> Data provided
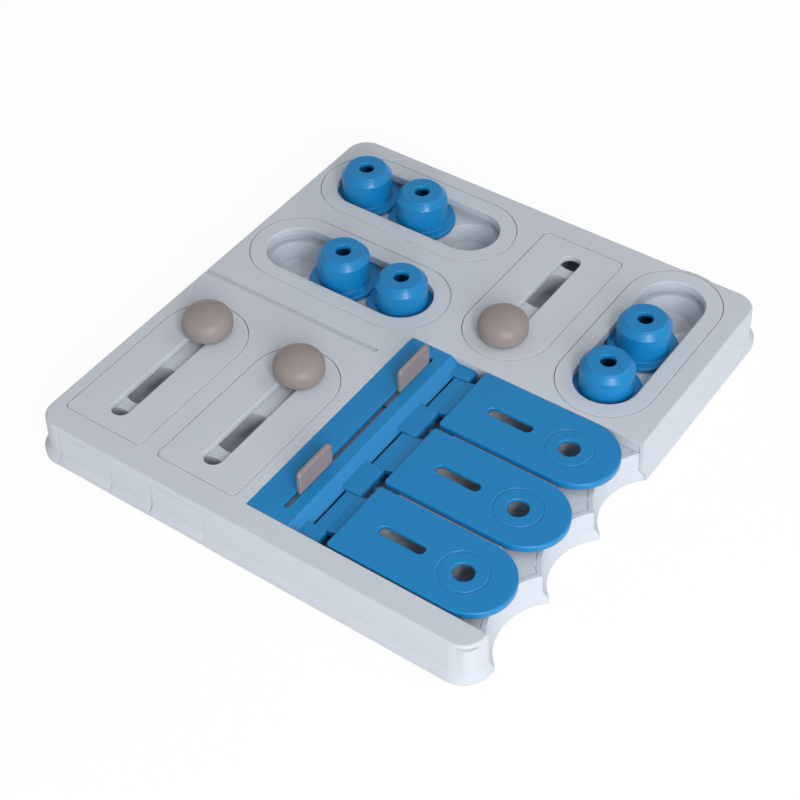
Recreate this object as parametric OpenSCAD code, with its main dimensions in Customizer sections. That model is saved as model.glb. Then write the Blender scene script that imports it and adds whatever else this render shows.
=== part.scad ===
// Sliding puzzle feeder for a dog, lying flat on its feet.
// A shallow moulded board holds treats in round wells. Three knobs push out
// drawers, six cups slide over three rows of wells, three hinged lids lift,
// and two tabs slide along the hinge panel. +X is the side the lids open
// from, +Z is up, and the origin lies under the middle of the board on the
// plane of its feet. All sizes are in millimetres.

/* [Board] */
// Width of the board's top, across to the lids
board_w = 300; // [299:1:304]
// Length of the board's top
board_l = 321; // [320:1:326]
// Height of the moulded board without its feet
board_h = 28; // [28:1:31]
// Radius of the board's four corners
board_corner_r = 14; // [10:1:16]
// Rounding of the edge round the board's top
lip_r = 1.5; // [1:0.5:2]
// Outward lean of the wall from the lip down to the flare
wall_draft = 0.8; // [0.4:0.2:1.2]
// How far the foot of the wall flares out
flare_out = 3; // [2:0.5:4]
// Height of the sloping part of the flare
flare_h = 3; // [2:0.5:4]
// Height of the upright band below the flare
skirt_h = 3.5; // [2:0.5:4]
// Thickness of the board's outer wall
wall_t = 2.6; // [2:0.2:3]
// Thickness of the board's top skin
skin_t = 2.8; // [2.4:0.2:3]

/* [Feet] */
// Radius of a rubber foot
foot_r = 6; // [5:0.5:6]
// How far a foot stands below the board
foot_proud = 1; // [0.5:0.5:2]
// Depth of the socket that holds a foot
foot_socket = 2; // [1:0.5:3]

/* [Drawers and knobs] */
// Width of a drawer, a little narrower than its channel
drawer_w = 38.7; // [36:0.1:38.8]
// Depth of the top of a drawer below the board's top
drawer_drop = 4.3; // [4.3:0.1:5]
// Radius of a drawer well at its mouth
drawer_well_r = 16.7; // [14:0.1:17]
// Distance from the middle line to the drawer's inner well
drawer_well_near = 100.1; // [98:0.1:101]
// Distance between a drawer's two wells
drawer_well_pitch = 41.1; // [38:0.1:42]
// Distance from the middle line to a knob with its drawer shut
knob_at = 48; // [47:0.5:50]
// Largest radius of a knob
knob_r = 15.5; // [14:0.25:16]
// Height of a knob above the cover plate
knob_h = 17.3; // [16:0.1:20]
// Radius of the stem that runs in the slot
stem_r = 5.7; // [4:0.1:5.8]

/* [Cover plates] */
// Width of a cover plate
plate_w = 56.3; // [54:0.1:58]
// Thickness of a cover plate
plate_t = 4; // [3:0.2:4]
// Distance from the middle line to the square end of a plate
plate_end = 144.3; // [142:0.1:146]
// Width of the slot that a knob runs in
slot_w = 12.4; // [12.2:0.1:14]
// Distance a drawer slides out
drawer_travel = 79; // [70:1:80]

/* [Cup tracks] */
// Outer radius of a track rim's round ends
rim_r = 30.6; // [29:0.1:31]
// Radius of the round ends of the rim's opening
rim_open_r = 20; // [19.5:0.1:20.5]
// Thickness of a track rim
rim_t = 3; // [2:0.2:3.2]
// Distance between the centres of a track's round ends
track_pitch = 79.3; // [79:0.1:80]
// Radius of the round ends of the hidden channel
channel_r = 22.4; // [22.2:0.1:23]
// Depth of the channel's floor below the board's top
channel_depth = 9.5; // [9:0.1:10]
// Radius of a track well at the channel's floor
track_well_r = 17.5; // [15:0.1:18]
// Radius of a track well at its own floor
track_well_foot_r = 14; // [12:0.1:15]

/* [Cups] */
// Radius of the flange that keeps a cup under the rim
flange_r = 21.7; // [21:0.1:21.8]
// Height of the flange's skirt
flange_h = 3.4; // [3:0.1:3.5]
// Radius of a cup's body
cup_r = 16.4; // [15:0.1:17]
// Height of a cup's top above the board's top
cup_rise = 15.5; // [12:0.5:20]
// Size of the sloping shoulder of a cup
cup_shoulder = 3.2; // [2.6:0.1:3.4]
// Radius of the hole in the top of a cup
cup_hole_r = 4.8; // [3:0.1:7]
// Wall thickness of a cup
cup_t = 2; // [1.6:0.1:2.4]

/* [Lids] */
// Width of a lid
lid_w = 50.3; // [48:0.1:51]
// Distance between the middle lines of two lids
lid_pitch = 53.87; // [53:0.01:54]
// Position of the hinge side of a lid's plate
lid_back = 45; // [44:0.5:46]
// Position of the round tip of a lid
lid_tip = 146.6; // [144:0.1:147]
// Depth of the rim round a lid
lid_edge_h = 4.5; // [3.5:0.1:4.5]
// Thickness of a lid's top skin
lid_skin = 2.2; // [1.8:0.1:2.6]
// Radius of the round hole in a lid
lid_hole_r = 6.25; // [5:0.25:8]
// Outer radius of the ring groove round that hole
lid_ring_r = 14.6; // [10:0.1:16]
// Width of the long hole in a lid
lid_slot_w = 6.5; // [5:0.1:8]

/* [Lid wells] */
// Radius of a well under a lid
lid_well_r = 17; // [14:0.1:18]
// Position of the well nearer to the hinge
lid_well_near = 77.5; // [75:0.5:78]
// Position of the well nearer to the open side
lid_well_far = 116.7; // [116:0.1:117]

/* [Hinge] */
// Position of the hinge line across the board
hinge_x = 33.5; // [33:0.1:34]
// Height of the hinge line below the board's top
hinge_drop = 9; // [8.5:0.1:9.5]
// Radius of the knuckles on the panel
knuckle_r = 5; // [4.5:0.1:5.2]
// Radius of the barrel on a lid
barrel_r = 4.8; // [4.4:0.1:5]
// Length of the barrel on a lid
barrel_l = 29.8; // [28:0.1:30]
// Radius of the stub moulded on each end of a barrel
stub_r = 2; // [1.5:0.1:2.4]
// Length of a stub
stub_l = 6; // [4:0.5:8]
// Radial clearance of a stub in its knuckle
stub_gap = 0.05; // [0.02:0.01:0.1]

/* [Lock tabs] */
// Thickness of a tab's blade
blade_t = 2.8; // [2:0.1:3]
// Length of a tab's blade along the slot
blade_l = 29.5; // [25:0.5:30]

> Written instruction
Recopy all the lines exactly as they appear.

> Finished exercise
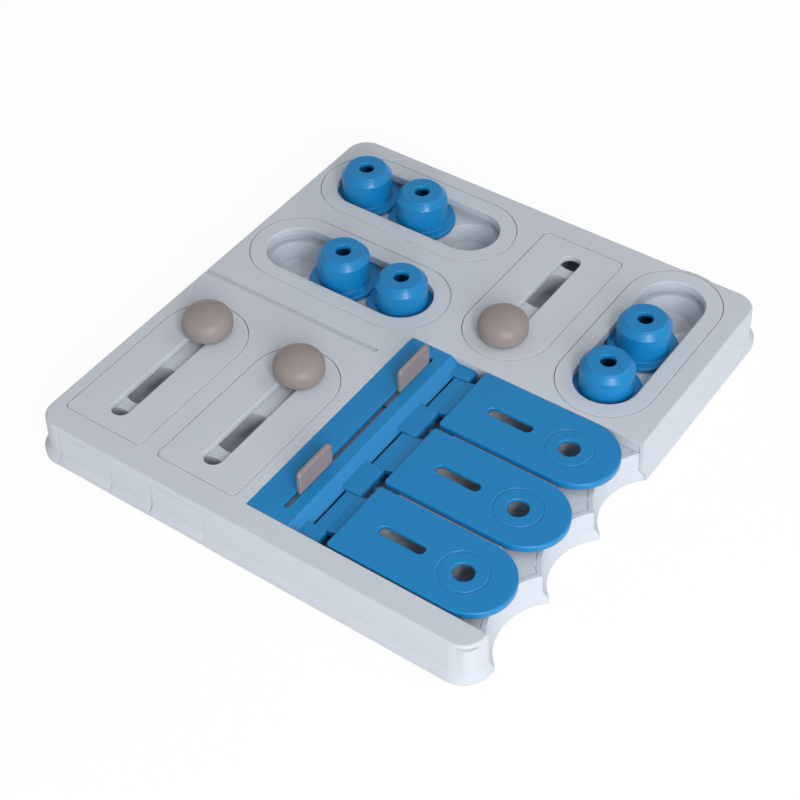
Recreate this object as parametric OpenSCAD code, with its main dimensions in Customizer sections. That model is saved as model.glb. Then write the Blender scene script that imports it and adds whatever else this render shows.
=== part.scad ===
// Sliding puzzle feeder for a dog, lying flat on its feet.
// A shallow moulded board holds treats in round wells. Three knobs push out
// drawers, six cups slide over three rows of wells, three hinged lids lift,
// and two tabs slide along the hinge panel. +X is the side the lids open
// from, +Z is up, and the origin lies under the middle of the board on the
// plane of its feet. All sizes are in millimetres.

/* [Board] */
// Width of the board's top, across to the lids
board_w = 300; // [299:1:304]
// Length of the board's top
board_l = 321; // [320:1:326]
// Height of the moulded board without its feet
board_h = 28; // [28:1:31]
// Radius of the board's four corners
board_corner_r = 14; // [10:1:16]
// Rounding of the edge round the board's top
lip_r = 1.5; // [1:0.5:2]
// Outward lean of the wall from the lip down to the flare
wall_draft = 0.8; // [0.4:0.2:1.2]
// How far the foot of the wall flares out
flare_out = 3; // [2:0.5:4]
// Height of the sloping part of the flare
flare_h = 3; // [2:0.5:4]
// Height of the upright band below the flare
skirt_h = 3.5; // [2:0.5:4]
// Thickness of the board's outer wall
wall_t = 2.6; // [2:0.2:3]
// Thickness of the board's top skin
skin_t = 2.8; // [2.4:0.2:3]

/* [Feet] */
// Radius of a rubber foot
foot_r = 6; // [5:0.5:6]
// How far a foot stands below the board
foot_proud = 1; // [0.5:0.5:2]
// Depth of the socket that holds a foot
foot_socket = 2; // [1:0.5:3]

/* [Drawers and knobs] */
// Width of a drawer, a little narrower than its channel
drawer_w = 38.7; // [36:0.1:38.8]
// Depth of the top of a drawer below the board's top
drawer_drop = 4.3; // [4.3:0.1:5]
// Radius of a drawer well at its mouth
drawer_well_r = 16.7; // [14:0.1:17]
// Distance from the middle line to the drawer's inner well
drawer_well_near = 100.1; // [98:0.1:101]
// Distance between a drawer's two wells
drawer_well_pitch = 41.1; // [38:0.1:42]
// Distance from the middle line to a knob with its drawer shut
knob_at = 48; // [47:0.5:50]
// Largest radius of a knob
knob_r = 15.5; // [14:0.25:16]
// Height of a knob above the cover plate
knob_h = 17.3; // [16:0.1:20]
// Radius of the stem that runs in the slot
stem_r = 5.7; // [4:0.1:5.8]

/* [Cover plates] */
// Width of a cover plate
plate_w = 56.3; // [54:0.1:58]
// Thickness of a cover plate
plate_t = 4; // [3:0.2:4]
// Distance from the middle line to the square end of a plate
plate_end = 144.3; // [142:0.1:146]
// Width of the slot that a knob runs in
slot_w = 12.4; // [12.2:0.1:14]
// Distance a drawer slides out
drawer_travel = 79; // [70:1:80]

/* [Cup tracks] */
// Outer radius of a track rim's round ends
rim_r = 30.6; // [29:0.1:31]
// Radius of the round ends of the rim's opening
rim_open_r = 20; // [19.5:0.1:20.5]
// Thickness of a track rim
rim_t = 3; // [2:0.2:3.2]
// Distance between the centres of a track's round ends
track_pitch = 79.3; // [79:0.1:80]
// Radius of the round ends of the hidden channel
channel_r = 22.4; // [22.2:0.1:23]
// Depth of the channel's floor below the board's top
channel_depth = 9.5; // [9:0.1:10]
// Radius of a track well at the channel's floor
track_well_r = 17.5; // [15:0.1:18]
// Radius of a track well at its own floor
track_well_foot_r = 14; // [12:0.1:15]

/* [Cups] */
// Radius of the flange that keeps a cup under the rim
flange_r = 21.7; // [21:0.1:21.8]
// Height of the flange's skirt
flange_h = 3.4; // [3:0.1:3.5]
// Radius of a cup's body
cup_r = 16.4; // [15:0.1:17]
// Height of a cup's top above the board's top
cup_rise = 15.5; // [12:0.5:20]
// Size of the sloping shoulder of a cup
cup_shoulder = 3.2; // [2.6:0.1:3.4]
// Radius of the hole in the top of a cup
cup_hole_r = 4.8; // [3:0.1:7]
// Wall thickness of a cup
cup_t = 2; // [1.6:0.1:2.4]

/* [Lids] */
// Width of a lid
lid_w = 50.3; // [48:0.1:51]
// Distance between the middle lines of two lids
lid_pitch = 53.87; // [53:0.01:54]
// Position of the hinge side of a lid's plate
lid_back = 45; // [44:0.5:46]
// Position of the round tip of a lid
lid_tip = 146.6; // [144:0.1:147]
// Depth of the rim round a lid
lid_edge_h = 4.5; // [3.5:0.1:4.5]
// Thickness of a lid's top skin
lid_skin = 2.2; // [1.8:0.1:2.6]
// Radius of the round hole in a lid
lid_hole_r = 6.25; // [5:0.25:8]
// Outer radius of the ring groove round that hole
lid_ring_r = 14.6; // [10:0.1:16]
// Width of the long hole in a lid
lid_slot_w = 6.5; // [5:0.1:8]

/* [Lid wells] */
// Radius of a well under a lid
lid_well_r = 17; // [14:0.1:18]
// Position of the well nearer to the hinge
lid_well_near = 77.5; // [75:0.5:78]
// Position of the well nearer to the open side
lid_well_far = 116.7; // [116:0.1:117]

/* [Hinge] */
// Position of the hinge line across the board
hinge_x = 33.5; // [33:0.1:34]
// Height of the hinge line below the board's top
hinge_drop = 9; // [8.5:0.1:9.5]
// Radius of the knuckles on the panel
knuckle_r = 5; // [4.5:0.1:5.2]
// Radius of the barrel on a lid
barrel_r = 4.8; // [4.4:0.1:5]
// Length of the barrel on a lid
barrel_l = 29.8; // [28:0.1:30]
// Radius of the stub moulded on each end of a barrel
stub_r = 2; // [1.5:0.1:2.4]
// Length of a stub
stub_l = 6; // [4:0.5:8]
// Radial clearance of a stub in its knuckle
stub_gap = 0.05; // [0.02:0.01:0.1]

/* [Lock tabs] */
// Thickness of a tab's blade
blade_t = 2.8; // [2:0.1:3]
// Length of a tab's blade along the slot
blade_l = 29.5; // [25:0.5:30]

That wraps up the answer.